16mm planning tips for students, indie crews, and archivists
Students often underestimate how fast film disappears. Indie crews sometimes budget for stock but forget full lab and scan costs. Archivists and researchers may need frame estimates when evaluating historical film elements, transfer timing, or preservation planning. In all of these cases, the discipline of translating footage into minutes and frames is useful.
If you are teaching film production, a 16mm film calculator also becomes an educational tool. It helps students understand that the physical medium imposes constraints that shape aesthetics. Longer takes require preparation. Coverage choices have consequences. Magazines become creative and logistical boundaries. That awareness often leads to better directing, stronger camera discipline, and more intentional editing.

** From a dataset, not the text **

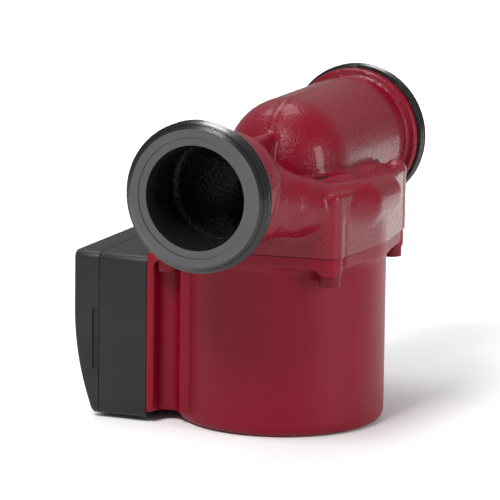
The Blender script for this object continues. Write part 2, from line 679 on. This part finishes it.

Authoritative references for film handling and preservation
For official guidance on motion picture film care, handling, and preservation, review these resources:
- Library of Congress: Care, Handling, and Storage of Motion Picture Film
- U.S. National Archives: Motion Picture Film Preservation Guidance
- Library of Congress Preservation Science: Film Research Resources
Final takeaway
A 16mm film calculator is a precision planning tool, not a novelty. It translates footage into runtime, cost, and editorial potential. Whether you are loading one 100 foot daylight spool for a classroom project or budgeting several 400 foot rolls for a commercial, the same math applies. With the right numbers in front of you, film production becomes more intentional, more efficient, and easier to budget.
Use the calculator above before ordering stock, before scheduling a shoot day, and before approving a film budget. A few seconds of planning can save hundreds in waste and, more importantly, keep your creative decisions aligned with the real limits and strengths of 16mm cinematography.
Technical note: this calculator uses the standard 16mm assumption of 40 frames per foot for runtime estimation.